> _WHAT YOU WILL DO_: Reproduce each record exactly.

[start SOURCE RECORDS]

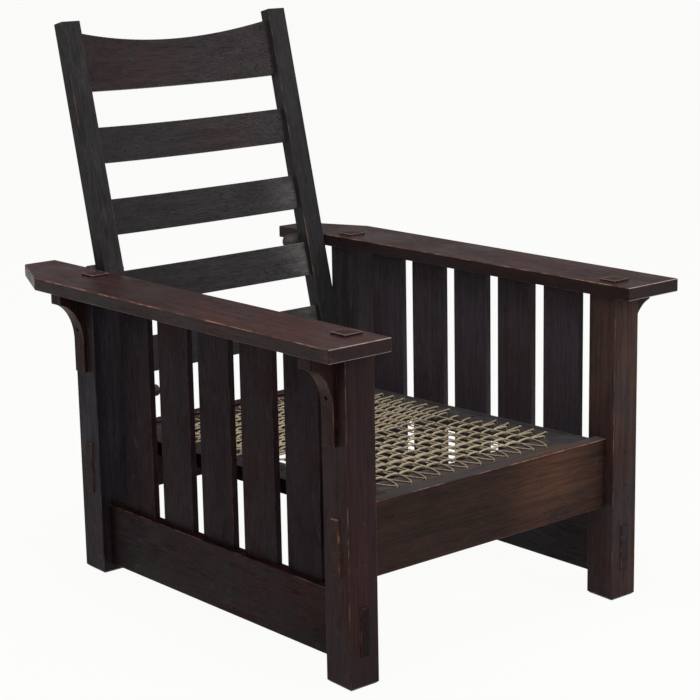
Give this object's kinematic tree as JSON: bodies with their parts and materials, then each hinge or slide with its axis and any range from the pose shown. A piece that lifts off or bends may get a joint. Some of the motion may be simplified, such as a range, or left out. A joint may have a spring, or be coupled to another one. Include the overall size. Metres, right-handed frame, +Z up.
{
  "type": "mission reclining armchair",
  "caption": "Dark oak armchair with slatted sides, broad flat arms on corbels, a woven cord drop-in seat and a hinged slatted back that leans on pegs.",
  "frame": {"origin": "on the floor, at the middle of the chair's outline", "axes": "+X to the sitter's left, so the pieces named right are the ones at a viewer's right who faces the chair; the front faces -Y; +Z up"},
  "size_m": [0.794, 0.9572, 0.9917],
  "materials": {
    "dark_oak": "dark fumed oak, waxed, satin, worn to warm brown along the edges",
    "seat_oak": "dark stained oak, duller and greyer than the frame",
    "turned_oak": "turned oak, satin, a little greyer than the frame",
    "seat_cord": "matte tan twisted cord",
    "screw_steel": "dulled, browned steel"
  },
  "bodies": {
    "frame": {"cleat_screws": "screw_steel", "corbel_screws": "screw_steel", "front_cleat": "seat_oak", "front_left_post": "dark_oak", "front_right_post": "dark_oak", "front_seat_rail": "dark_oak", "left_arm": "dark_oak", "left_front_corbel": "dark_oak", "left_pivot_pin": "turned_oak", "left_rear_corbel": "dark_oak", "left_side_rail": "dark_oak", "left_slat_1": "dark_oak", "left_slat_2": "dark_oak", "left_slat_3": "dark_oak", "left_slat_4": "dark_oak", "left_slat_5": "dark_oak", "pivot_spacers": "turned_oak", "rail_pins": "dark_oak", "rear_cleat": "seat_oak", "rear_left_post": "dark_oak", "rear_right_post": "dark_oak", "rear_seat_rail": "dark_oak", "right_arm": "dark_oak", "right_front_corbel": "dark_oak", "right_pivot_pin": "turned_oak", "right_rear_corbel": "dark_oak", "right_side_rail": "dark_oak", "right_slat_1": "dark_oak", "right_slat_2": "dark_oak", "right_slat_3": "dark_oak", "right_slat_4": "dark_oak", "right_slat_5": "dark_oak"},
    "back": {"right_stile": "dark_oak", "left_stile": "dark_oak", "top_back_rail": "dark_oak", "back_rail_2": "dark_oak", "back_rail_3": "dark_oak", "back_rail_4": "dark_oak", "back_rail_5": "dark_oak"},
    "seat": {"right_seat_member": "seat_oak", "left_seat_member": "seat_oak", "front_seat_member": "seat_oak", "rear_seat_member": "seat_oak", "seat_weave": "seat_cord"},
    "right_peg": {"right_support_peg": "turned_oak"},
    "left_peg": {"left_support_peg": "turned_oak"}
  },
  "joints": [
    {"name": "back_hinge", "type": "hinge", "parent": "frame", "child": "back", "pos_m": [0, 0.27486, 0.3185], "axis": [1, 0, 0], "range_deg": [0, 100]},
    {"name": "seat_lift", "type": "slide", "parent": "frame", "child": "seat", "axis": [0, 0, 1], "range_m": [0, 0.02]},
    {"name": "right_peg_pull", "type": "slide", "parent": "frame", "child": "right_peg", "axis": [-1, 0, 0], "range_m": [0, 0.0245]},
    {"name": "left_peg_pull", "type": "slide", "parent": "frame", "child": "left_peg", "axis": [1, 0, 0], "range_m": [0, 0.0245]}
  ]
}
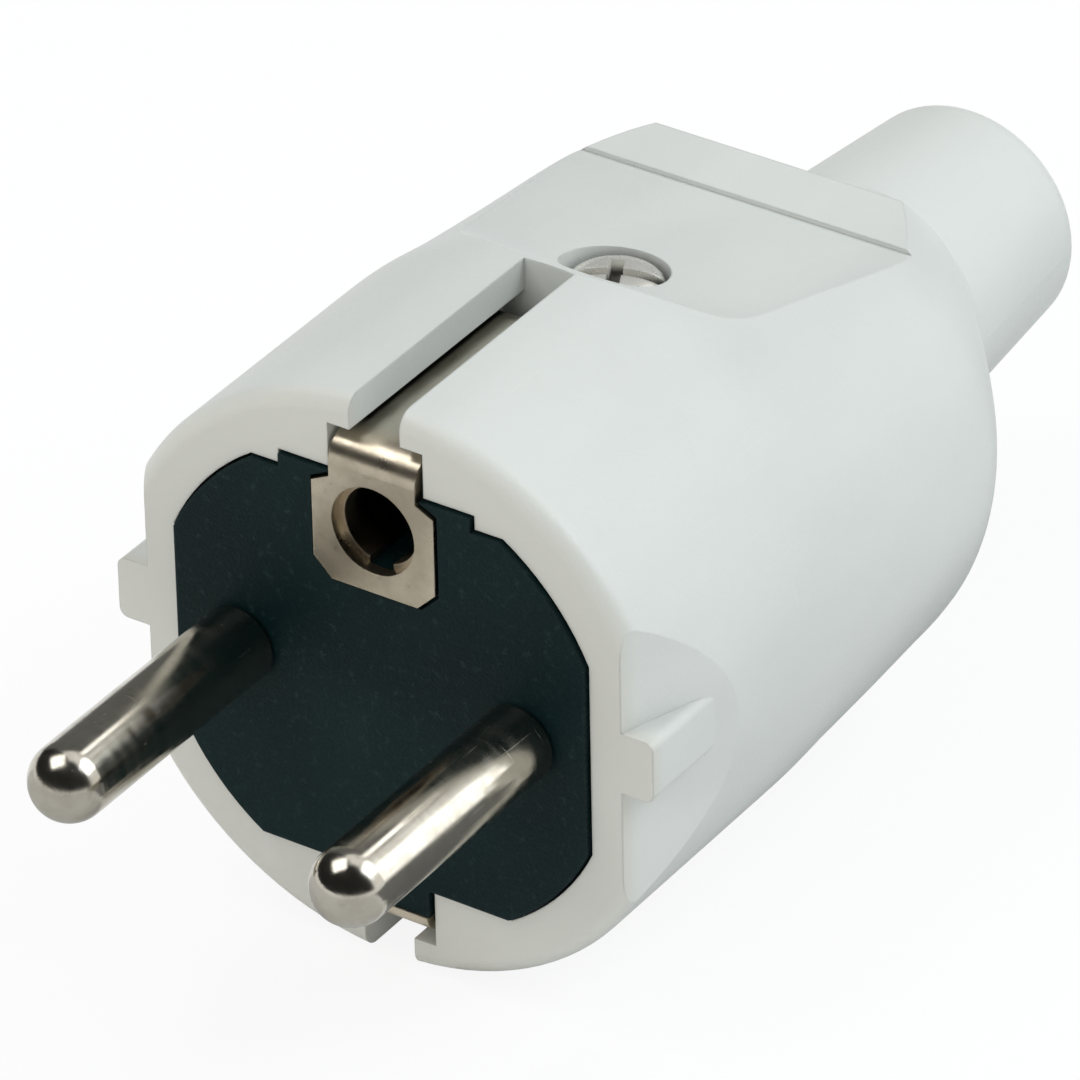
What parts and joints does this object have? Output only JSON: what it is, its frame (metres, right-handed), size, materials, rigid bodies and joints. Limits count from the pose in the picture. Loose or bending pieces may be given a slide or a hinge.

[end SOURCE RECORDS]

> _RESULT OF THIS TASK_:
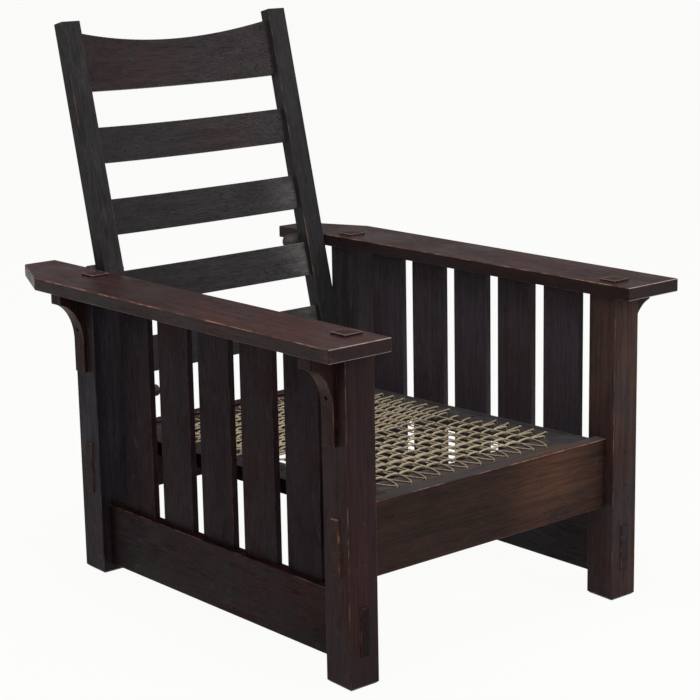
Give this object's kinematic tree as JSON: bodies with their parts and materials, then each hinge or slide with its axis and any range from the pose shown. A piece that lifts off or bends may get a joint. Some of the motion may be simplified, such as a range, or left out. A joint may have a spring, or be coupled to another one. Include the overall size. Metres, right-handed frame, +Z up.
{
  "type": "mission reclining armchair",
  "caption": "Dark oak armchair with slatted sides, broad flat arms on corbels, a woven cord drop-in seat and a hinged slatted back that leans on pegs.",
  "frame": {"origin": "on the floor, at the middle of the chair's outline", "axes": "+X to the sitter's left, so the pieces named right are the ones at a viewer's right who faces the chair; the front faces -Y; +Z up"},
  "size_m": [0.794, 0.9572, 0.9917],
  "materials": {
    "dark_oak": "dark fumed oak, waxed, satin, worn to warm brown along the edges",
    "seat_oak": "dark stained oak, duller and greyer than the frame",
    "turned_oak": "turned oak, satin, a little greyer than the frame",
    "seat_cord": "matte tan twisted cord",
    "screw_steel": "dulled, browned steel"
  },
  "bodies": {
    "frame": {"cleat_screws": "screw_steel", "corbel_screws": "screw_steel", "front_cleat": "seat_oak", "front_left_post": "dark_oak", "front_right_post": "dark_oak", "front_seat_rail": "dark_oak", "left_arm": "dark_oak", "left_front_corbel": "dark_oak", "left_pivot_pin": "turned_oak", "left_rear_corbel": "dark_oak", "left_side_rail": "dark_oak", "left_slat_1": "dark_oak", "left_slat_2": "dark_oak", "left_slat_3": "dark_oak", "left_slat_4": "dark_oak", "left_slat_5": "dark_oak", "pivot_spacers": "turned_oak", "rail_pins": "dark_oak", "rear_cleat": "seat_oak", "rear_left_post": "dark_oak", "rear_right_post": "dark_oak", "rear_seat_rail": "dark_oak", "right_arm": "dark_oak", "right_front_corbel": "dark_oak", "right_pivot_pin": "turned_oak", "right_rear_corbel": "dark_oak", "right_side_rail": "dark_oak", "right_slat_1": "dark_oak", "right_slat_2": "dark_oak", "right_slat_3": "dark_oak", "right_slat_4": "dark_oak", "right_slat_5": "dark_oak"},
    "back": {"right_stile": "dark_oak", "left_stile": "dark_oak", "top_back_rail": "dark_oak", "back_rail_2": "dark_oak", "back_rail_3": "dark_oak", "back_rail_4": "dark_oak", "back_rail_5": "dark_oak"},
    "seat": {"right_seat_member": "seat_oak", "left_seat_member": "seat_oak", "front_seat_member": "seat_oak", "rear_seat_member": "seat_oak", "seat_weave": "seat_cord"},
    "right_peg": {"right_support_peg": "turned_oak"},
    "left_peg": {"left_support_peg": "turned_oak"}
  },
  "joints": [
    {"name": "back_hinge", "type": "hinge", "parent": "frame", "child": "back", "pos_m": [0, 0.27486, 0.3185], "axis": [1, 0, 0], "range_deg": [0, 100]},
    {"name": "seat_lift", "type": "slide", "parent": "frame", "child": "seat", "axis": [0, 0, 1], "range_m": [0, 0.02]},
    {"name": "right_peg_pull", "type": "slide", "parent": "frame", "child": "right_peg", "axis": [-1, 0, 0], "range_m": [0, 0.0245]},
    {"name": "left_peg_pull", "type": "slide", "parent": "frame", "child": "left_peg", "axis": [1, 0, 0], "range_m": [0, 0.0245]}
  ]
}
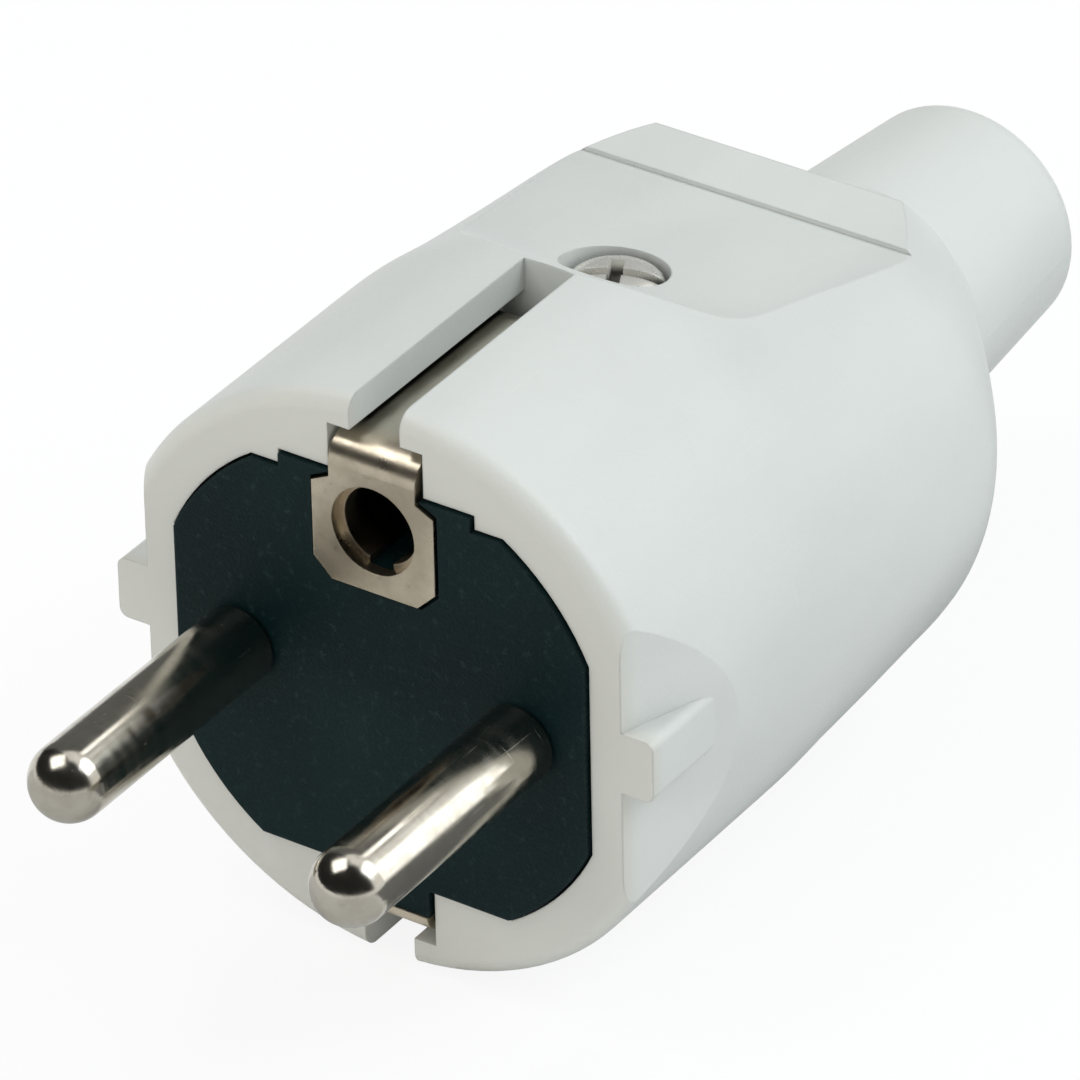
What parts and joints does this object have? Output only JSON: what it is, its frame (metres, right-handed), size, materials, rigid bodies and joints. Limits count from the pose in the picture. Loose or bending pieces may be given a slide or a hinge.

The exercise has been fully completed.